Of course, commercializing a drug is expensive. That’s why the role of pharmaceutical companies, a natural partner for biotechs developing such products, is so essential when it comes to getting financial support, said Mary Kerr, president and CEO of UK-based Kandy Therapeutics, which is developing a non-hormonal treatment for the symptoms of menopause, NT-814.
“One of the first questions [investors] ask is, if I give you money and you’re successful, where will I get my exit?” Kerr said. “When I started raising money in 2016 … they couldn’t see an exit. We really struggled to raise any money.”
The startup raised €25 million (about $32 million) in August 2018.
“I hope that [NT-814] is going to be one those big wins that attracts pharma back into the sector and illustrates the fact that there is potential for true novelty and it is worth investing in some of these young startup biotech companies with good ideas,” Kerr said. “When the floodgates open,” she says, the entire sector will benefit.
First, however, the company is looking for funding for a Phase 3 study.
“Women’s health has really been ignored, and Big Pharma has largely abandoned it and moved on—they still have some old products hanging on, but they’re just not investing in R&D anymore,” said Lynn Seely, Myovant Sciences president and CEO, during an interview at JPM. “There are millions of women suffering with diseases who are in need of better therapies, so we thought that this was an amazing place for us to really take a leadership position.”
This year Brisbane, CA-based Myovant (NASDAQ: MYOV) plans to ask the FDA to review a combination drug including its lead candidate, relogolix, as a treatment for symptoms of uterine fibroids, non-cancerous tumors that develop in the muscular wall of the uterus that can cause heavy and prolonged menstrual bleeding, anemia, and pelvic pain.

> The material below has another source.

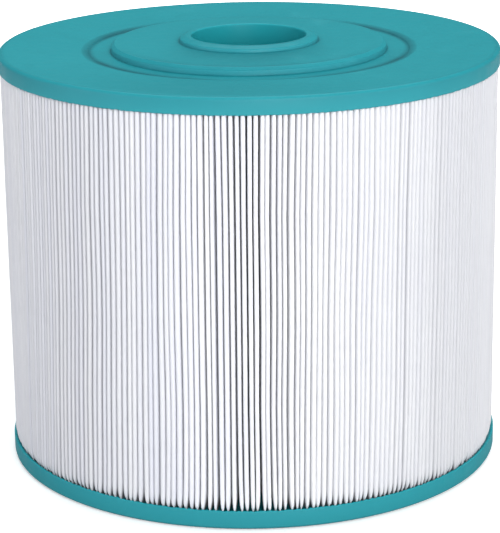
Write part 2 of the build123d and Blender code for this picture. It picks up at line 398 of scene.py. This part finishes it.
def lathe(name, profile, shape, painted_shade=None):
    """A closed ring of the profile round Z. shape moves the points a little; the shade function gives
    0 on open surface and 1 where shade is painted into the colour."""
    turns = np.linspace(0, TURN, CAP_SEGMENTS, endpoint=False)
    radius = np.repeat(profile[:, 0][:, None], CAP_SEGMENTS, 1)
    z = np.repeat(profile[:, 1][:, None], CAP_SEGMENTS, 1)
    angle = np.repeat(turns[None, :], len(profile), 0)
    shade_values = painted_shade(radius, z, angle) if painted_shade else np.zeros_like(radius)
    z = shape(radius, z, angle)
    verts = np.stack([radius * np.cos(angle), radius * np.sin(angle), z], -1).reshape(-1, 3) * MM
    faces = grid_faces(len(profile), CAP_SEGMENTS, wrap_rows=True)
    obj = mesh_object(name, verts, faces[:, ::-1].tolist())
    point_attribute(obj, "painted_shade", np.clip(shade_values, 0, 1))
    return obj


# ------------------------------------------------------------------ top cap
# (radius, z, fillet), from the bore along the underside, up the rim and back over the top
TOP_CORNERS = [
    (BORE_R, TOP_UNDER, 0.8),
    (CAP_R, TOP_UNDER, 0.7),
    (CAP_R, BODY_H, 1.6),
    (72.0, 179.0, 4.0),
    (69.3, 178.5, 0.4),
    (SUNKEN_R, SUNKEN_Z, 0.0),
    (DISC_R, SUNKEN_Z, 0.6),
    (DISC_R, 180.4, 0.6),
    (57.9, DISC_Z, 0.6),
    (COLLAR_R, DISC_Z, 0.7),
    (COLLAR_R, 183.3, 0.7),
    (27.0, COLLAR_Z, 0.9),
    (BORE_R, COLLAR_Z, 0.8),
]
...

The company this year also anticipates reporting results from a late-stage trial of relogolix in patients with symptoms of endometriosis, a painful disorder that can lead to infertility.
Gail Maderis, president and CEO of South San Francisco-based Antiva Biosciences—which is developing a drug to treat a precancerous condition nearly always caused by the human papilloma virus (HPV)—drew a parallel between the rise of the rare disease industry and the potential in women’s health during the Biotech Showcase panel.
“I remember pharma just kind of laughing us out of the room when we [at Genzyme] said we’re developing [a drug] for Gaucher disease,” a rare genetic disorder, she said, speaking on the showcase panel. “Like rare diseases, if we get some successes with some high-value products in the areas of uterine fibroids, and menopause, and beating hot flashes, and endometriosis, and HPV therapeutics, these kinds of higher-value products will create interest and will feed, then, the development cycle of more companies and investors being interested in the sector.”